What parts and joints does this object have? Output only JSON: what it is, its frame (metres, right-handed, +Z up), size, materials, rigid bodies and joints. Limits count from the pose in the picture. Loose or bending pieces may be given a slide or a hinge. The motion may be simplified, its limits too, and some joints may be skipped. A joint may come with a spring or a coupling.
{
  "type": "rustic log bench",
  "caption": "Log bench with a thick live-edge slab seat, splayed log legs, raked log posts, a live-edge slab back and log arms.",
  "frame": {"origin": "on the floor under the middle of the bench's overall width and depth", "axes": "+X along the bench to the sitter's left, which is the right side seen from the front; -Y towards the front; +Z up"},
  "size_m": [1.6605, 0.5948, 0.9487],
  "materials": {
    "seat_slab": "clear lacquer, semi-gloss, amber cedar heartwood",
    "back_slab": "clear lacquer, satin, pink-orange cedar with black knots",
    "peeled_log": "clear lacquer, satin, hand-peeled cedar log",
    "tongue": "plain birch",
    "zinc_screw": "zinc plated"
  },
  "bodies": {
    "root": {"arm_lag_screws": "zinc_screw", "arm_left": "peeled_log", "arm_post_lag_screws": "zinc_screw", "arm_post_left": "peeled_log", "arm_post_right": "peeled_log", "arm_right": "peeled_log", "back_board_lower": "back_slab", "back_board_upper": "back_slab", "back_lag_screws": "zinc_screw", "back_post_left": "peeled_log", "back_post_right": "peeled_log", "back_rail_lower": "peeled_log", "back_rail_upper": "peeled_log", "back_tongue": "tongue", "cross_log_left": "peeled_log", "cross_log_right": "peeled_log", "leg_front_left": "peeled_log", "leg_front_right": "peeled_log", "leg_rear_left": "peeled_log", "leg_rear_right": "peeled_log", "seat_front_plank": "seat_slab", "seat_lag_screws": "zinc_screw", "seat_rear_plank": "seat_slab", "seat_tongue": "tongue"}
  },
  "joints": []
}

==

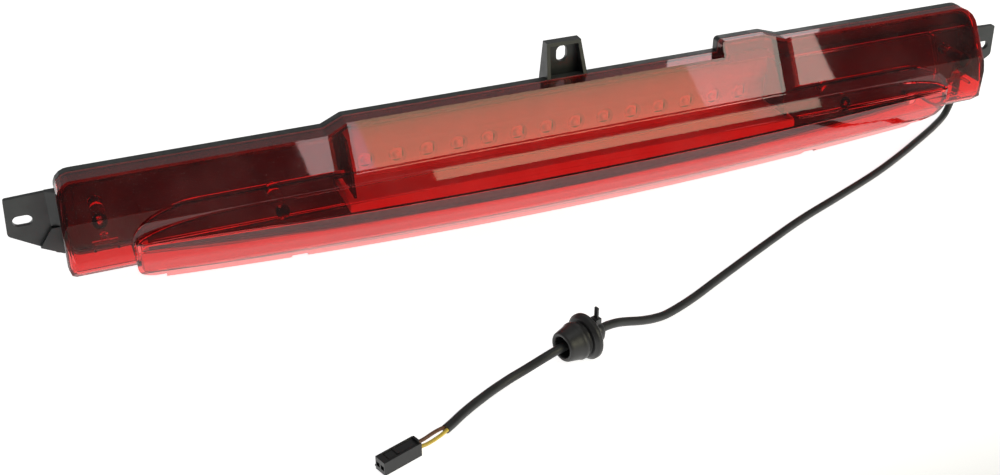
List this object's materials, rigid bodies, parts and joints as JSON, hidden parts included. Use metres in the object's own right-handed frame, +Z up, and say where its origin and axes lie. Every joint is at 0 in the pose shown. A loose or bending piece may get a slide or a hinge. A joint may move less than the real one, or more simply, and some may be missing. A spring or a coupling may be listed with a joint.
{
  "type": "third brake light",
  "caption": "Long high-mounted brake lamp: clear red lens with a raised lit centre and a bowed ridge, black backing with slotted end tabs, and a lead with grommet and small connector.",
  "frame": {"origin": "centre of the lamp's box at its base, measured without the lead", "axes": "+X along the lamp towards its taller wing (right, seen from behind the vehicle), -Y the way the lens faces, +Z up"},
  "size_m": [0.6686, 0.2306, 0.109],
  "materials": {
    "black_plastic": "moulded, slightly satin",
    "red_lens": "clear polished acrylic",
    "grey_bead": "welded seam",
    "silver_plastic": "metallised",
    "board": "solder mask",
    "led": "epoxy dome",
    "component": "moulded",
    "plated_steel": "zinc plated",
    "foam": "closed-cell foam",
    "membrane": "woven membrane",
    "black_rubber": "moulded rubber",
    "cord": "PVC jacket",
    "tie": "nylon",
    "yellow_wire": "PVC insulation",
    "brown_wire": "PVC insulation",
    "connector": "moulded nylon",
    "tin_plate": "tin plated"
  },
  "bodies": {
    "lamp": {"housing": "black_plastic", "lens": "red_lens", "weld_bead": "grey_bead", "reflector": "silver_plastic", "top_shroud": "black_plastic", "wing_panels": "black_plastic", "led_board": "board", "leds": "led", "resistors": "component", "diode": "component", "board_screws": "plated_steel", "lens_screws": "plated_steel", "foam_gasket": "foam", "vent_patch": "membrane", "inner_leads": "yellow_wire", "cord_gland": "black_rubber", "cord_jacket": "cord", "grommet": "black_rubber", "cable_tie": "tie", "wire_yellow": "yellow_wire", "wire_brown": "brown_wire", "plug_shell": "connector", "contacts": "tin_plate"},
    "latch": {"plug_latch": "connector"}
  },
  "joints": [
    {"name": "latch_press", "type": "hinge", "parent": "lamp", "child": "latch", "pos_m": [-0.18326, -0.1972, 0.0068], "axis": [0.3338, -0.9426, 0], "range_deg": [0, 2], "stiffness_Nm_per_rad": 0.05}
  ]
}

Your objective:
Show each line in the entries that holds the string "metres".

Task output:
What parts and joints does this object have? Output only JSON: what it is, its frame (metres, right-handed, +Z up), size, materials, rigid bodies and joints. Limits count from the pose in the picture. Loose or bending pieces may be given a slide or a hinge. The motion may be simplified, its limits too, and some joints may be skipped. A joint may come with a spring or a coupling.
List this object's materials, rigid bodies, parts and joints as JSON, hidden parts included. Use metres in the object's own right-handed frame, +Z up, and say where its origin and axes lie. Every joint is at 0 in the pose shown. A loose or bending piece may get a slide or a hinge. A joint may move less than the real one, or more simply, and some may be missing. A spring or a coupling may be listed with a joint.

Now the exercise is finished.